Sujet paradoxalement capital dans une société qui ne connaît même plus sa propre langue, le SMS est sûrement responsable d’un bon nombre de messages incompris chez ceux pour qui la ponctuation a encore une signification. N’empêche, Droopy phobique, hypocondriaque, paranoïaque, écorché vif, Fabrien l’est peut-être, mais à travers son écriture unique (revenir sans cesse à son sujet en prenant de multiples chemins détournés, pratiquer l'absurde absolu quand il s'agit d'expliquer, de motiver des dires), il laisse transparaître un amour immense pour la citadelle féminine qui depuis si longtemps l'entoure (et Satan sait que l’homme est difficile à cerner dans un monde trop simple), lui inspire des passages à se pisser dessus, les batailles mesquines entre partenaires forcément particuliers étant la meringue du mystère humain, la source de répliques proprement géniales. Sans parler du mariage, invitation au suicide collectif pseudo-festif de l'espèce humaine où tout est permis, où à peine a-t-il fait mine d'accepter de se pointer feuille à la main qu'il imagine comment pouvoir y couper. Sauf qu’il y a un os, Adrien l’avoue sans ambages : « je n'ai jamais démenti le moindre malentendu me concernant, tout autant par lâcheté que par paresse. », d'où une grande quantité de quiproquos à prévoir au menu de ce repas qui constitue le fil rouge du livre, prions qu’on n’en fasse jamais un film tellement on se bidonne d’imaginer ses scènes d’anthologie (note du futur, flûtyfuck, un film est sorti depuis).

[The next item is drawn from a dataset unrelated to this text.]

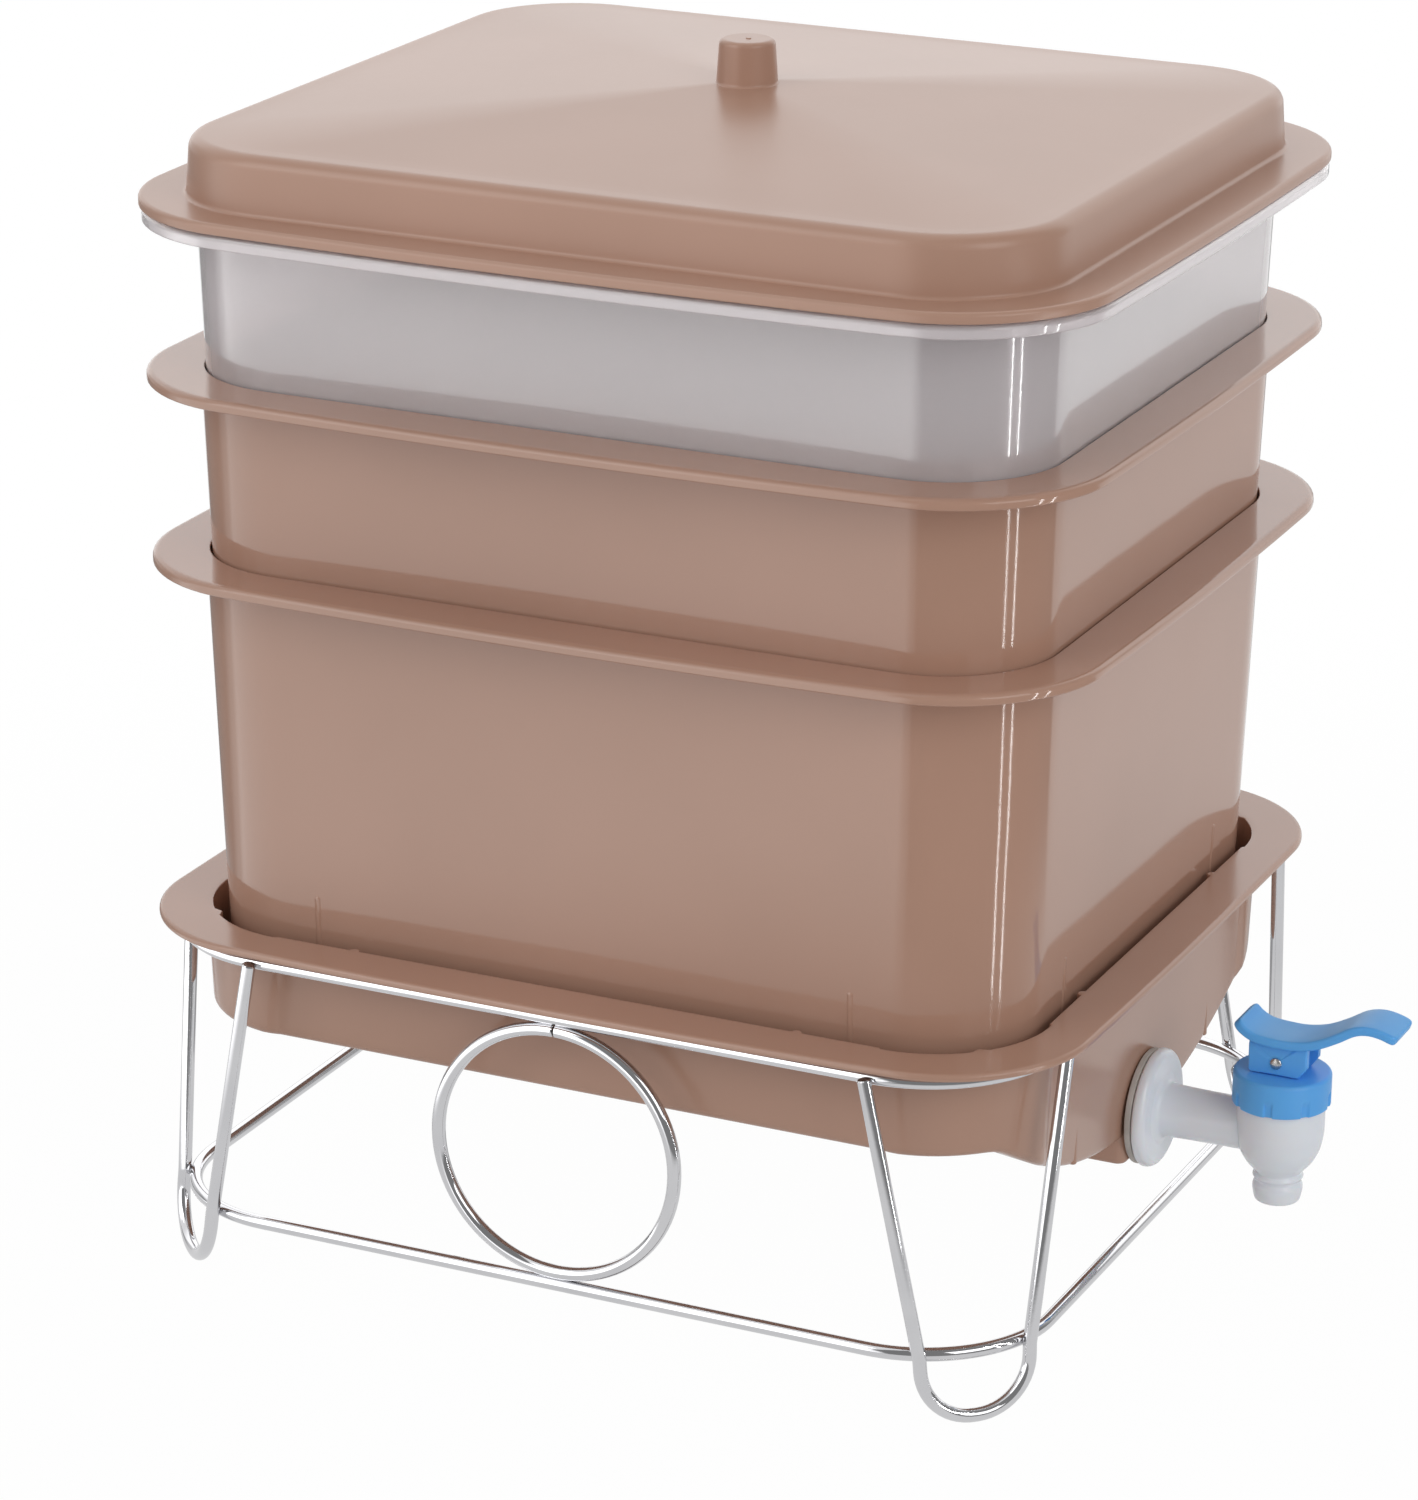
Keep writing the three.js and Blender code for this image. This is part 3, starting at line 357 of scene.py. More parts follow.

Veuillez noter que messieurs les poètes maudits Herbert Léonard et Darby Crash, où qu’ils soient, doivent être ravis d'être si souvent cités, tout comme L’Encyclopédie du gratin dauphinois, autre grand succès du monde de l’édition, et que notre Pierre Richard pythonesque aux goûts bizarres entre kitsch, nihilisme et rêves qui font rêver, se livre une fois de plus à un festival d'auto-dérision hilarant qui confine à la schizophrénie sans limite (docteur Fabien Jekyll je présume ?!), singulièrement amère quand saupoudrée de Cioran, mais bordel, il y a partout cet humour fin et ravageur et, systématiquement depuis toujours, cette impression d'avoir un frère aussi tordu que soi qui raconte d'une telle manière, à la fois intime et imagée, romantique et brutale, que l’on soupçonne depuis le départ que la proximité des âmes n'est pas qu'une chimère.

Chopez donc ce roman carrément bien touré, et sûrement pas pausifère. (point final).